Example Query: Top 10 products by sales
SELECT product_id, SUM(sales_amount) as total_sales
FROM my_dataset.sales
GROUP BY product_id
ORDER BY total_sales DESC
LIMIT 10;
Partitioning & Clustering
Optimizing data storage and query performance is critical.
| Feature | Description | Benefit |
| Partitioning | Divide tables based on DATE, TIMESTAMP, or INTEGER RANGE | Reduces scanned data, lowers query cost |
| Clustering | Organize data based on columns used in filters | Speeds up query performance on large datasets |
Partitioned and clustered tables reduce query time and cost dramatically, making them essential for large datasets.

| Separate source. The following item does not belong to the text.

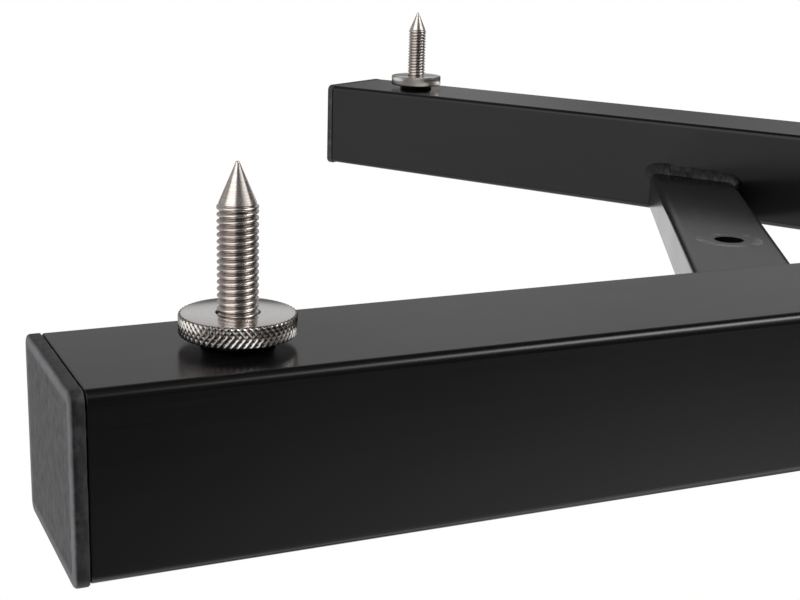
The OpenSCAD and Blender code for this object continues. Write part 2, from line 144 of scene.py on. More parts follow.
def axisDistance(tree, place, centre):  # how far a point lies from an upright axis through a place in mm
    away = addNode(tree, "ShaderNodeVectorMath", {"operation": "SUBTRACT", 1: [c * mm for c in centre]},
                   {0: (place, "Object")})
    flat = addNode(tree, "ShaderNodeVectorMath", {"operation": "MULTIPLY", 1: (1, 1, 0)},
                   {0: (away, "Vector")})
    return addNode(tree, "ShaderNodeVectorMath", {"operation": "LENGTH"}, {0: (flat, "Vector")})


def fillRamp(ramp, stops):  # stops: (position, linear colour)
    band = ramp.color_ramp
    while len(band.elements) < len(stops):
        band.elements.new(0.5)  # placed by the next lines
    for element, (position, colour) in zip(band.elements, stops):
        element.position = position
        element.color = colour
    return ramp


def shadeOf(tree, surface, pattern, colours, span):  # base colour that runs with a pattern's value
    ramp = addNode(tree, "ShaderNodeValToRGB", {}, {"Fac": pattern})
    fillRamp(ramp, [(position, linear(colour)) for position, colour in zip(span, colours)])
    tree.links.new(ramp.outputs["Color"], surface.inputs["Base Color"])
    return ramp


def layOver(tree, surface, shade, colour, mask):  # another colour over the base, as far as a mask says
    mixed = addNode(tree, "ShaderNodeMixRGB", {"Color2": linear(colour)},
                    {"Fac": mask, "Color1": (shade, "Color")})
    tree.links.new(mixed.outputs["Color"], surface.inputs["Base Color"])


def glossOf(tree, surface, pattern, span, ends):  # roughness that runs with a pattern's value
    settings = {"From Min": span[0], "From Max": span[1], "To Min": ends[0], "To Max": ends[1]}
    gloss = addNode(tree, "ShaderNodeMapRange", settings, {"Value": pattern})
    tree.links.new(gloss.outputs["Result"], surface.inputs["Roughness"])
    return gloss


def reliefOf(tree, surface, layers):  # bumps one over the other: (pattern, strength, depth in mm)
    below = None
    for pattern, strength, depthMm in layers:
        links = {"Height": pattern, "Normal": (below, "Normal")} if below else {"Height": pattern}
        below = addNode(tree, "ShaderNodeBump", {"Strength": strength, "Distance": depthMm * mm}, links)
    tree.links.new(below.outputs["Normal"], surface.inputs["Normal"])


# finishes

coatLook = {
    "colour": "#111011", "tint": "#171617", "paleMark": "#a39fa1",  # satin black with a trace of brown
    "ior": 1.45, "roughness": 0.19, "roughnessSpan": 0.05, "rubbedRougher": 0.1, "span": (0.35, 0.65),
    "drawMm": 0.6, "drawLengthMm": 60, "drawDetail": 4, "drawRoughness": 0.6, "drawShare": 0.6,
    "cloudMm": 40, "cloudDetail": 3, "cloudShare": 0.4, "grainMm": 1.3, "grainDetail": 2,
    "ridge": 0.012, "ridgeDepthMm": 0.05, "pebble": 0.1, "pebbleDepthMm": 0.04,
}
polymerLook = {
    "ior": 1.5, "grainDetail": 3, "grain": 0.4, "grainDepthMm": 0.08, "scuffDepthMm": 0.06,
    "cloudMm": 9, "cloudDetail": 7, "cloudRoughness": 0.75, "scratchMm": (1.1, 1.1, 1.9), "scratchDetail": 3,
    "wornSpan": (0.2, 0.34), "glossSpan": (0.3, 0.7), "smoother": 0.1, "rougher": 0.12,
}
turnedLook = {
    "aroundMm": 40, "detail": 3, "lineRoughness": 0.7, "shadeSpan": (0.3, 0.62),
    "glossSpan": (0.3, 0.7), "hollowRougher": 0.08, "crestSmoother": 0.04, "depthMm": 0.02,
}
facedLook = {
    "anisotropic": 0.4, "turn": 0.25, "detail": 3, "lineRoughness": 0.7, "shadeSpan": (0.3, 0.65),
    "glossSpan": (0.3, 0.7), "hollowRougher": 0.05, "crestSmoother": 0.03, "relief": 0.12, "depthMm": 0.01,
}


# polyester powder coat on drawn tube: satin, faintly pebbled, with draw lines along a heading, or up for None
def powderCoat(name, heading, rub=None, rougher=0):
    look = coatLook
    made, tree, surface, place = newMaterial(name, {"IOR": look["ior"]})
    long, wide = look["drawLengthMm"], look["drawMm"]
    turned = addNode(tree, "ShaderNodeMapping", {"Rotation": (0, 0, -(heading or 0))},
                     {"Vector": (place, "Object")})
    lineSizes = (wide, wide, long) if heading is None else (long, wide, wide)
    draw = streaks(tree, (turned, "Vector"), lineSizes, look["drawDetail"], look["drawRoughness"])
    cloud = speckle(tree, place, look["cloudMm"], look["cloudDetail"])
    grain = speckle(tree, place, look["grainMm"], look["grainDetail"])
    lines = mathNode(tree, "MULTIPLY", (draw, "Fac"), look["drawShare"])
    both = mathNode(tree, "MULTIPLY_ADD", (cloud, "Fac"), look["cloudShare"], (lines, "Value"))
    shade = shadeOf(tree, surface, (both, "Value"), (look["colour"], look["tint"]), look["span"])
    smoothest = look["roughness"] + rougher
    gloss = glossOf(tree, surface, (both, "Value"), look["span"],
                    (smoothest, smoothest + look["roughnessSpan"]))
    if rub:  # a ring that a washer or tool has rubbed round a hole, broken into patches
        reach = axisDistance(tree, place, rub["centre"])
        band = mathNode(tree, "COMPARE", (reach, "Value"), rub["radius"] * mm, rub["width"] / 2 * mm)
        patches = speckle(tree, place, rub["patchMm"], rub["patchDetail"])
        start, end = rub["patchSpan"]
        broken = addNode(tree, "ShaderNodeMapRange",
                         {"From Min": start, "From Max": end, "To Max": rub["strength"]},
                         {"Value": (patches, "Fac")})
        mask = mathNode(tree, "MULTIPLY", (band, "Value"), (broken, "Result"))
        layOver(tree, surface, shade, look["paleMark"], (mask, "Value"))
        duller = mathNode(tree, "MULTIPLY_ADD", (mask, "Value"), look["rubbedRougher"], (gloss, "Result"))
        tree.links.new(duller.outputs["Value"], surface.inputs["Roughness"])
    reliefOf(tree, surface, (((draw, "Fac"), look["ridge"], look["ridgeDepthMm"]),
                             ((grain, "Fac"), look["pebble"], look["pebbleDepthMm"])))
    return made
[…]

Integration with Other GCP Services
| GCP Service | Integration with BigQuery |
| Cloud Storage | Batch data loading, external tables |
| Pub/Sub | Real-time data streaming |
| Dataflow | ETL processing and transformation before loading into BigQuery |
| Looker / Data Studio | Visualization and dashboards |
| AI & ML (Vertex AI) | Run ML models directly on BigQuery datasets |
Practical Insight: At Curiosity Tech, engineers practice integrating BigQuery with Pub/Sub and Dataflow to build real-time analytics pipelines for e-commerce and IoT applications.
Cost Management
BigQuery uses a pay-as-you-go model:
- On-Demand Queries: Charged based on bytes scanned.

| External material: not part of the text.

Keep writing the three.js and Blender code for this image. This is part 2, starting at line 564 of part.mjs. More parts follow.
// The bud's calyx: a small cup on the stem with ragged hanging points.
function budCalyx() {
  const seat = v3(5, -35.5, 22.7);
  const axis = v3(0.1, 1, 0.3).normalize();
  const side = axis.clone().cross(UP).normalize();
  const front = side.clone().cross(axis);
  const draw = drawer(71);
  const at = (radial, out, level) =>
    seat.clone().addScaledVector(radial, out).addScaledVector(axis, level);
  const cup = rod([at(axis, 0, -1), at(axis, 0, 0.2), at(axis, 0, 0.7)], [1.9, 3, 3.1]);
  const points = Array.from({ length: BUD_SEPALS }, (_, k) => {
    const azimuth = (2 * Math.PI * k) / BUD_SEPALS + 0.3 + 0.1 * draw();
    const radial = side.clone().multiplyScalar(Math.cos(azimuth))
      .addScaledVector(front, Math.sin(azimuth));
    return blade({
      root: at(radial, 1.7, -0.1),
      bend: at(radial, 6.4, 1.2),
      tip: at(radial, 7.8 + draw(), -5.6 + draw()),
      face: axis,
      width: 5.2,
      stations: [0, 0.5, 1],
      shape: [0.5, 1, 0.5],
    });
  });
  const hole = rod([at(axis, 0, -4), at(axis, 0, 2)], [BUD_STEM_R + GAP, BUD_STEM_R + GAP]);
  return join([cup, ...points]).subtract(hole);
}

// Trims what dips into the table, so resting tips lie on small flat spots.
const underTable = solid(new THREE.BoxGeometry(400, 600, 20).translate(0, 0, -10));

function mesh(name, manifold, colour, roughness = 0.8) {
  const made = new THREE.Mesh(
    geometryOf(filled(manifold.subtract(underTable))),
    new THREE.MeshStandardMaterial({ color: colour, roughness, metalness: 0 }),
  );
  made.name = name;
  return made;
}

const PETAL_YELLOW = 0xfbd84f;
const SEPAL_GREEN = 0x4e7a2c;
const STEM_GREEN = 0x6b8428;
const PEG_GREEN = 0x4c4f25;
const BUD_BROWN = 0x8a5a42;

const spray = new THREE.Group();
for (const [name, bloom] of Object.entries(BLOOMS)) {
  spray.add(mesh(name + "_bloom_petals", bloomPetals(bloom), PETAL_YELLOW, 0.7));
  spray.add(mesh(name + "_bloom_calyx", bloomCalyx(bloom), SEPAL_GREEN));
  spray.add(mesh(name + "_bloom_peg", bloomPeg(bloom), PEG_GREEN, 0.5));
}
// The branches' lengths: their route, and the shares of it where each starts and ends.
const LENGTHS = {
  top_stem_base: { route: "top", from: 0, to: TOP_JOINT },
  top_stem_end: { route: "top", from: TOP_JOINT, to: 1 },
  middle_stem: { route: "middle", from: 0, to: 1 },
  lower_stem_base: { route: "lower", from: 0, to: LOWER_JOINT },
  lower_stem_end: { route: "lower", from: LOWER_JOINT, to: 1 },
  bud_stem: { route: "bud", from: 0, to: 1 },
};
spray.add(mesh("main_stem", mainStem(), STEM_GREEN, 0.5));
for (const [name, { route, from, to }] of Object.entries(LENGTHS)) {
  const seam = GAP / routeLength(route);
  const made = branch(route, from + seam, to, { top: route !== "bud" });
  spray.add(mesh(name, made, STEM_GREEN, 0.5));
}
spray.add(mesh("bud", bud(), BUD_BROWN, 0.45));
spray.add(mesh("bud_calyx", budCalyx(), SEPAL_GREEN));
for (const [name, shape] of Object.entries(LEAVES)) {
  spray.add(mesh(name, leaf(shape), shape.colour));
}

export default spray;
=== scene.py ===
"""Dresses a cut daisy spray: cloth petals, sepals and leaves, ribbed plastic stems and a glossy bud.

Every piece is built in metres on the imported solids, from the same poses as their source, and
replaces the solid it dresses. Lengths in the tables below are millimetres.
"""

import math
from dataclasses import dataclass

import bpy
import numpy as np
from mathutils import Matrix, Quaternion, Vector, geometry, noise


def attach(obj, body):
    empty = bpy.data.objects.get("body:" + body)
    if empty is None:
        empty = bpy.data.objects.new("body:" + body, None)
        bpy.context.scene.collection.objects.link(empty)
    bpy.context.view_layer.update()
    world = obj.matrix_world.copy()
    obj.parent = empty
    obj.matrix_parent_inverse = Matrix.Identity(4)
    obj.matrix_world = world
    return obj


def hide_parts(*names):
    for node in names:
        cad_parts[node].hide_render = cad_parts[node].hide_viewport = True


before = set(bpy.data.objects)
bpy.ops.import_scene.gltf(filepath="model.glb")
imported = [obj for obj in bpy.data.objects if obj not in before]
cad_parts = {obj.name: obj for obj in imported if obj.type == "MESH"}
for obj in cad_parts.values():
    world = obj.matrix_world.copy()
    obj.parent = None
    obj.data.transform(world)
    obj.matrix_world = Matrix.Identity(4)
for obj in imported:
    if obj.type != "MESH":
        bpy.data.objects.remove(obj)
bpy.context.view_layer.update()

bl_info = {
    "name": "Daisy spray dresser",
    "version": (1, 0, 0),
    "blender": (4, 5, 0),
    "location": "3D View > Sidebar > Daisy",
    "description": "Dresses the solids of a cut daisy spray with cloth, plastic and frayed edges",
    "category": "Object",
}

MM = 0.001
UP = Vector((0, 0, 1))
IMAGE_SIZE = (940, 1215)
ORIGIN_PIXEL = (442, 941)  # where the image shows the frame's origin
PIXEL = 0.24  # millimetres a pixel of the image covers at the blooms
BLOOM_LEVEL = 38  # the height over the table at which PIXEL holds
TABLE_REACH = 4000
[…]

- Flat-Rate Reservations: Purchase dedicated query processing slots for predictable workloads.
Cost Optimization Tips:
- Use partitioned and clustered tables to reduce scanned data.
- Avoid SELECT *; query only required columns.
- Leverage materialized views for repeated queries.
- Monitor usage with Cloud Billing Reports.
Real-World Scenario: E-Commerce Analytics
Scenario: Analyze customer behavior and sales trends.
- Data Sources: Transactions from Cloud SQL, clickstream data from Pub/Sub.
- Pipeline: Dataflow transforms and loads data into BigQuery.
- Querying: Use SQL to calculate top-selling products, revenue trends, and customer segments.
- Visualization: Connect BigQuery to Looker or Data Studio for dashboards.
Diagram Concept: Real-Time Analytics Pipeline

Best Practices for BigQuery
- Optimize Queries: Use partitioning, clustering, and selective columns.
- Monitor Job Performance: Use BigQuery monitoring and execution plan insights.
- Secure Data: Implement IAM roles, dataset-level permissions, and column-level security.
- Automate ETL: Use Dataflow, Cloud Composer, or Cloud Functions for scheduled jobs.
- Use Views and Materialized Views: Simplify access and improve performance.
Becoming an expert requires hands-on practice with large datasets, real-time streaming, and integration with BI/ML tools.
Conclusion
BigQuery empowers cloud engineers to process, analyze, and visualize large-scale datasets efficiently. Understanding its architecture, storage models, query optimization, and integration with GCP services is essential for building enterprise-grade data pipelines and analytics platforms.
At Curiosity Tech, engineers gain practical experience with BigQuery in real-world scenarios, ensuring they can design scalable, cost-efficient, and secure analytics workflows.